A: The taxes are obviously being debated across the geographies all around the world. Governments are trying to do the same thing, trying to raise enough revenue to deal with the fiscal hole that was created by the great recession. Yet they are trying to attract capital and labour from around the world. There is less of it in this slower economy so everyone is trying to attract investors, employers to come into their markets. So India like the rest of the world is also focused on balancing austerity with trying to raise growth and attract capital and labour. The trends we are seeing around the world are basically lowering corporate tax rates. That discussion is going on now in the US, it happened across almost all the OECD countries and we have seen that in the emerging markets and broadening the base and trying to deal with taxing more elements of the tax base to offset that reduction. We are also seeing increases in indirect taxes such as goods and services taxes to offset some of the revenue loss from trying to attract business either through lower corporate rates or from manufacturing some of the things we have seen in India. So India is really trying to find their right balance. The policy is certainly very important, you want to have a lower rate and to attract that capital but the stability of that right policy and how taxes are enforced are very important. So it is not only what the tax rate is but it is then where is the enforcement, how are the laws enforced and do businesses feel like they have certainty with regard to their planning when they come in the jurisdiction. And India has obviously been in the spot light on that. So both are very important, the overall territory in simplifying and reducing but also consistent and fair enforcement.

Q: Let me ask you a broader question. This is to do with the fact that a lot of Indian companies are going global and they face different regulatory architectures, different tax administrations all over the world and they are internally building up capacities to deal with that. and also the issue of transfer pricing when it comes to overseas companies operating out of India. On a larger time frame next three five years what is it that you would expect from the government of a country like India as far as its tax administration is concerned if revenues are going to come under threat, if fiscal consolidation becomes the imperative need given the slowdown which we have also been bitten hard by? Is it fair therefore for overseas companies to expect a continuous lowering of rates or would you advice them to keep the needs of a country like India in mind when they operate and set up units here?

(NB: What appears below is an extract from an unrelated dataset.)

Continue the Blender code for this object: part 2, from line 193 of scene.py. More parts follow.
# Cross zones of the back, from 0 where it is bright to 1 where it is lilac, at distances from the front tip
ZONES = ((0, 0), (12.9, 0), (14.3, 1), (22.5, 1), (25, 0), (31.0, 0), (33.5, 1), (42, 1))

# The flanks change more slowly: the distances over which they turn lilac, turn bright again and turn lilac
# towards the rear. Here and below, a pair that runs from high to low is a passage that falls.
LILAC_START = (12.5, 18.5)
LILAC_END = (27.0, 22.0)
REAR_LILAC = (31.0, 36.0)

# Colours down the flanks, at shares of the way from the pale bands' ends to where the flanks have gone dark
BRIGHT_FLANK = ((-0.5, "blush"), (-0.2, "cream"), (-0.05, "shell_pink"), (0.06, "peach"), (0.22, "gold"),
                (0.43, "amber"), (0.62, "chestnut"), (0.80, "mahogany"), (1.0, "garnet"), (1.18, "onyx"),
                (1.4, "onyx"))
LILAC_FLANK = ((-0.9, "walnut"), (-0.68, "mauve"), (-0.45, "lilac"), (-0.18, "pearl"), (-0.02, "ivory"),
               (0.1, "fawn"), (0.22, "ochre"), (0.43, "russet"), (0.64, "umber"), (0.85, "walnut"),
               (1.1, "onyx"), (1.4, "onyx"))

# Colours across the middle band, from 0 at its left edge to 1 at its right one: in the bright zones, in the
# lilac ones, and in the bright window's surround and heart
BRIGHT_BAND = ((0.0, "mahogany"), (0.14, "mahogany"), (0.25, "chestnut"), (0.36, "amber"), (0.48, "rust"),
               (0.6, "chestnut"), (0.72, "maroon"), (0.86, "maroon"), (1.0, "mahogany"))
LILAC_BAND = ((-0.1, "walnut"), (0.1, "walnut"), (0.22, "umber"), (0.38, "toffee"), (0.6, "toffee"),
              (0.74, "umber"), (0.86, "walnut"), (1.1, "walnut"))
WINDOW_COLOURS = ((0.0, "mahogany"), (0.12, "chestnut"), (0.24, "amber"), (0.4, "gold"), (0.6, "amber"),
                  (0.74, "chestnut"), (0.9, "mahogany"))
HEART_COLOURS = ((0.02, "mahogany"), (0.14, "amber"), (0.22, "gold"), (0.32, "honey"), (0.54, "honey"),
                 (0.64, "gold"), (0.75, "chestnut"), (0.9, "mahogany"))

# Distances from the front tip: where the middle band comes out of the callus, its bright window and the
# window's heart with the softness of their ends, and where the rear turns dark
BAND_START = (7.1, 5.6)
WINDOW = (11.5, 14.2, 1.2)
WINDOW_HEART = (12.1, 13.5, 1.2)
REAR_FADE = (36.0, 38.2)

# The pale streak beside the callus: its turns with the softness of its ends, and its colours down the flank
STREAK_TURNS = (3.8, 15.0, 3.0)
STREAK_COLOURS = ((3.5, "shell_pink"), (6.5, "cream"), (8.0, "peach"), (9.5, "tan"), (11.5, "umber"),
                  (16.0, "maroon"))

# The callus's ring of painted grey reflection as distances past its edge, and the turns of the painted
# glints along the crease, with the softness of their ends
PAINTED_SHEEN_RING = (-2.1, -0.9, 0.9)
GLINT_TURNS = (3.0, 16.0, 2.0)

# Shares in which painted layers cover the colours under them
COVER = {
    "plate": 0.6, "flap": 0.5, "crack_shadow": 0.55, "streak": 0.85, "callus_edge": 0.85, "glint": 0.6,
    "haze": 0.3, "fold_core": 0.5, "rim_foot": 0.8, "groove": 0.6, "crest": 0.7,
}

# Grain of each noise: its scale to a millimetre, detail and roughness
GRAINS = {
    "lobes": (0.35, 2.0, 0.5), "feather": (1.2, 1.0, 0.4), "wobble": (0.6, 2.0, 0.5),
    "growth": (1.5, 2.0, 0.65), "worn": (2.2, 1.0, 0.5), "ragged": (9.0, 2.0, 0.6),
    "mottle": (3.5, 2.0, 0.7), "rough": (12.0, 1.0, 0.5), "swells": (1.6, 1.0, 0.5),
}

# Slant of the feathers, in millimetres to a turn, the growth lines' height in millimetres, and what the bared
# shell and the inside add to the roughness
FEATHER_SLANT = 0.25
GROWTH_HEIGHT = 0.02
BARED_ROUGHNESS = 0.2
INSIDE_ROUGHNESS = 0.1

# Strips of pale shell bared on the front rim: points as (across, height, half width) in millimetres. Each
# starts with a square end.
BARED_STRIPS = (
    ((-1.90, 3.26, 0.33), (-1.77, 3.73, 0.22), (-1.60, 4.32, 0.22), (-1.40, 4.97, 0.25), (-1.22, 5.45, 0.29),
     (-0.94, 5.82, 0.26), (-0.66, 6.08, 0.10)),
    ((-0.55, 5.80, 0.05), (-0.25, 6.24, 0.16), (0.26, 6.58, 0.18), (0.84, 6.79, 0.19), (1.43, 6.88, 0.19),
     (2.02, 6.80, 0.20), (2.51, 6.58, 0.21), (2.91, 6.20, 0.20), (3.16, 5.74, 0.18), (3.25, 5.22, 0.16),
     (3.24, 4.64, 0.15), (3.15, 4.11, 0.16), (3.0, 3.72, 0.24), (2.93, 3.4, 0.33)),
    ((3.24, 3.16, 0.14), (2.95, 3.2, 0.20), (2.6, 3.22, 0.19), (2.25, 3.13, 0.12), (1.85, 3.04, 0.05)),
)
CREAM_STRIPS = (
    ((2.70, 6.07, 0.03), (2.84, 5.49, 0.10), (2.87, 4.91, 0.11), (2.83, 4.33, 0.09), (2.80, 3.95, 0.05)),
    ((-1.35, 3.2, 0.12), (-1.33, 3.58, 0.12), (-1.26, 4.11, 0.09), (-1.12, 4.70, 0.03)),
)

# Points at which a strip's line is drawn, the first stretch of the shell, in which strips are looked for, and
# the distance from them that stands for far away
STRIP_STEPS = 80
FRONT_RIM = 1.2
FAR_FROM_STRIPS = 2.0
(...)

A: It is a great question. Remember when companies invest in different parts of the world taxes are only one part of the equation and India has a lot to offer. Obviously a great talent base, it has got a very strong and growing population for demographic trends. We are seeing some government reforms start to kick in that would be more favorable for foreign direct investment. All of those things are positive and then how the company is taxed will figure in as well on the margins as to whether or not a business would want to invest. When you look at one of the factors that our clients tell us are most important when they are making tax decisions it is a fair and stable tax policy and as you said India has had stable rates, enforcement and clarity and confidence in how it is going to be administered. It is very important where there has been a lot of issues.
And then how the government of India will deal with other governments? One of the things that is going to be really important going forward is you may be aware of the OECD, at the direction of the G-20 it is looking at a whole range of things about how the tax global corporations and how to allocate their profits and then how to collect taxes. I think being part of that debate, being part of the discussion the emerging markets as you identify need to be part of it, can't just be a western approach to how to deal with those issues. But until the governments come together and figure out how to collectively work and make some decisions, you are constantly going to have global organisations who are taxed in various countries running into conflict as the countries trying claim more and more of the revenue of the global corporation and sometimes resulting in double taxations. So the coordination and discussion amongst tax administrations will be very important and India's government should well presumably be part of that.

Q: Let us talk about another recent initiative proposed by the Indian Finance Minister P Chidambaram in the recent Budget and this is to come up with a pretty fair and new definition of foreign direct investment in terms of the percentage level of the share holding and foreign institutional investment. At 10 percent being the trigger cut off to distinguish between these two kinds of investments. How do you view this? It is still work in progress but those rules and the policy will perhaps soon be finalised?

A: It is a great point that the movement on the reforms need to be implemented to have a real effect but the direction to try and allow for more foreign direct investment is going to be crucial for the Indian economy to grow at its full capacity. One of the things it is going to have to do is continue to get increased manufacturing. The service sector has been strong here but getting those companies to invest here, create jobs and then bring that capital into India is really important and things like raising the cap are moving in the right direction.